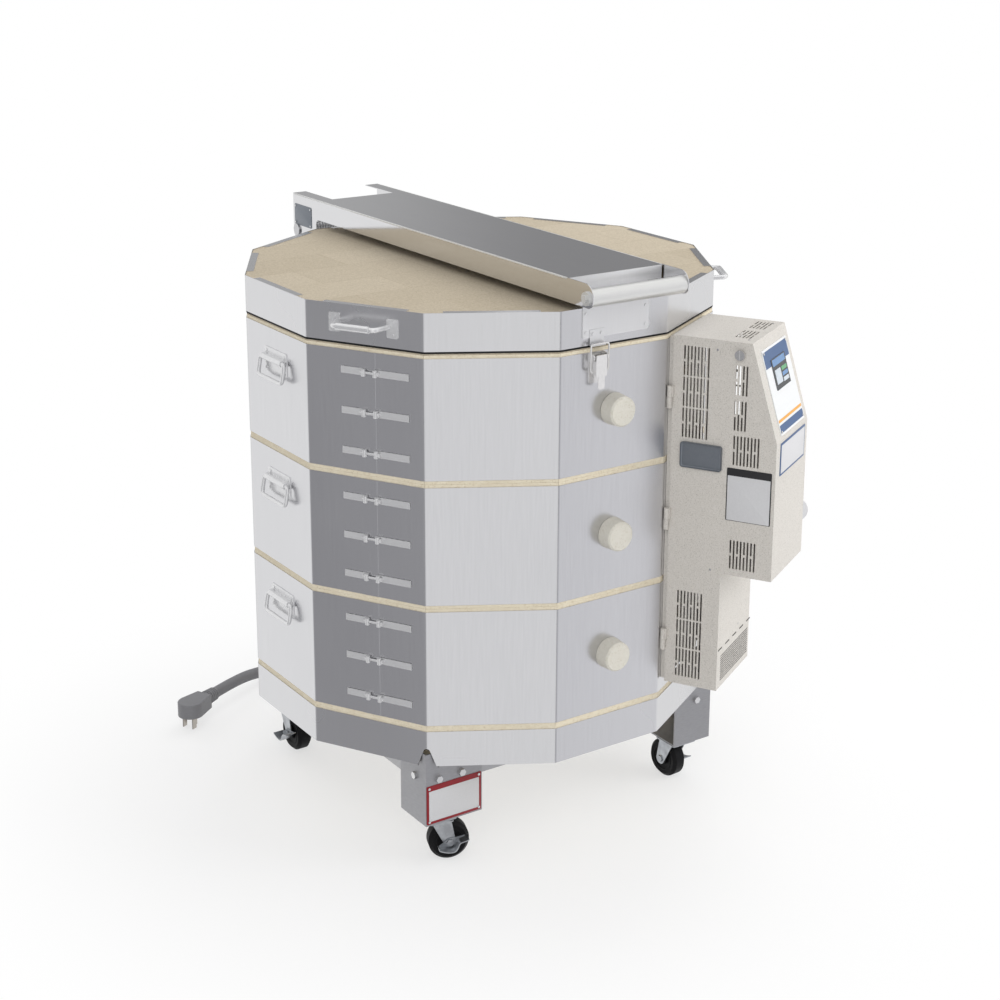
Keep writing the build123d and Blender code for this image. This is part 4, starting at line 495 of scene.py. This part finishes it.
def settle(piece, name, place, material, body, smooth=False):
    """Names a piece, puts its place into its mesh and lets it ride on a body."""
    piece.name = name
    piece.data.name = name
    piece.matrix_world = place @ piece.matrix_world
    bpy.ops.object.select_all(action="DESELECT")
    piece.select_set(True)
    bpy.context.view_layer.objects.active = piece
    bpy.ops.object.transform_apply(location=True, rotation=True, scale=True)
    if smooth:
        bpy.ops.object.shade_smooth_by_angle(angle=math.radians(35))
    piece.data.materials.clear()
    piece.data.materials.append(material)
    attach(piece, body)
    return piece


def block(width, height, thick, corner=0.0, edge=0.06):
    """Rounded plate that stands on its own z = 0, in millimetres."""
    bpy.ops.object.select_all(action="DESELECT")
    bpy.ops.mesh.primitive_cube_add(size=1)
    piece = bpy.context.object
    piece.scale = (width * MM, height * MM, thick * MM)
    piece.location = (0, 0, thick * MM / 2)
    bpy.ops.object.transform_apply(location=True, rotation=True, scale=True)
    if corner:
        bpy.ops.object.mode_set(mode="EDIT")
        bpy.ops.mesh.select_all(action="DESELECT")
        bpy.ops.object.mode_set(mode="OBJECT")
        for line in piece.data.edges:
            a, b = (piece.data.vertices[i].co for i in line.vertices)
            line.select = abs(a.x - b.x) + abs(a.y - b.y) < 1e-7
        bpy.ops.object.mode_set(mode="EDIT")
        bpy.ops.mesh.select_mode(type="EDGE")
        bpy.ops.mesh.bevel(offset=corner * MM, segments=6, affect="EDGES")
        bpy.ops.object.mode_set(mode="OBJECT")
    soften(piece, edge)
    return piece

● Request
Each line of the material should be duplicated exactly, please.

● Answer below
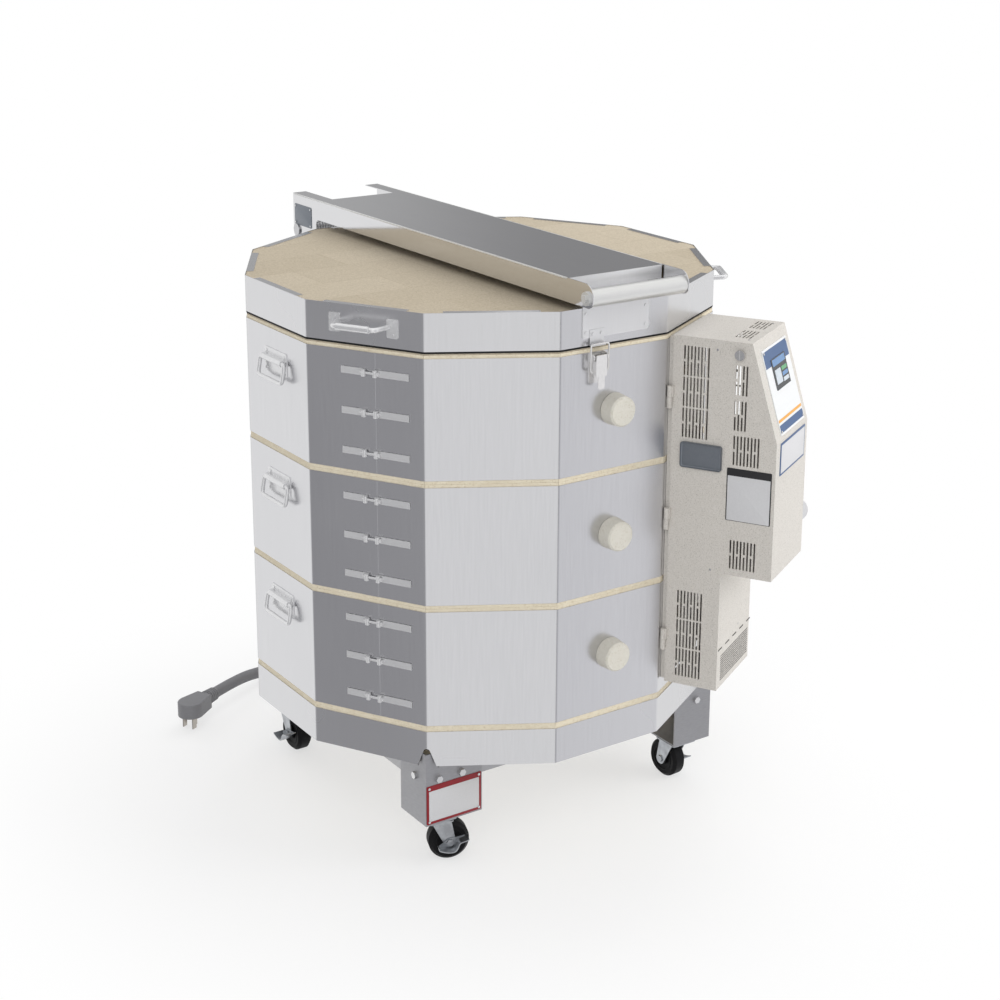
Keep writing the build123d and Blender code for this image. This is part 4, starting at line 495 of scene.py. This part finishes it.
def settle(piece, name, place, material, body, smooth=False):
    """Names a piece, puts its place into its mesh and lets it ride on a body."""
    piece.name = name
    piece.data.name = name
    piece.matrix_world = place @ piece.matrix_world
    bpy.ops.object.select_all(action="DESELECT")
    piece.select_set(True)
    bpy.context.view_layer.objects.active = piece
    bpy.ops.object.transform_apply(location=True, rotation=True, scale=True)
    if smooth:
        bpy.ops.object.shade_smooth_by_angle(angle=math.radians(35))
    piece.data.materials.clear()
    piece.data.materials.append(material)
    attach(piece, body)
    return piece


def block(width, height, thick, corner=0.0, edge=0.06):
    """Rounded plate that stands on its own z = 0, in millimetres."""
    bpy.ops.object.select_all(action="DESELECT")
    bpy.ops.mesh.primitive_cube_add(size=1)
    piece = bpy.context.object
    piece.scale = (width * MM, height * MM, thick * MM)
    piece.location = (0, 0, thick * MM / 2)
    bpy.ops.object.transform_apply(location=True, rotation=True, scale=True)
    if corner:
        bpy.ops.object.mode_set(mode="EDIT")
        bpy.ops.mesh.select_all(action="DESELECT")
        bpy.ops.object.mode_set(mode="OBJECT")
        for line in piece.data.edges:
            a, b = (piece.data.vertices[i].co for i in line.vertices)
            line.select = abs(a.x - b.x) + abs(a.y - b.y) < 1e-7
        bpy.ops.object.mode_set(mode="EDIT")
        bpy.ops.mesh.select_mode(type="EDGE")
        bpy.ops.mesh.bevel(offset=corner * MM, segments=6, affect="EDGES")
        bpy.ops.object.mode_set(mode="OBJECT")
    soften(piece, edge)
    return piece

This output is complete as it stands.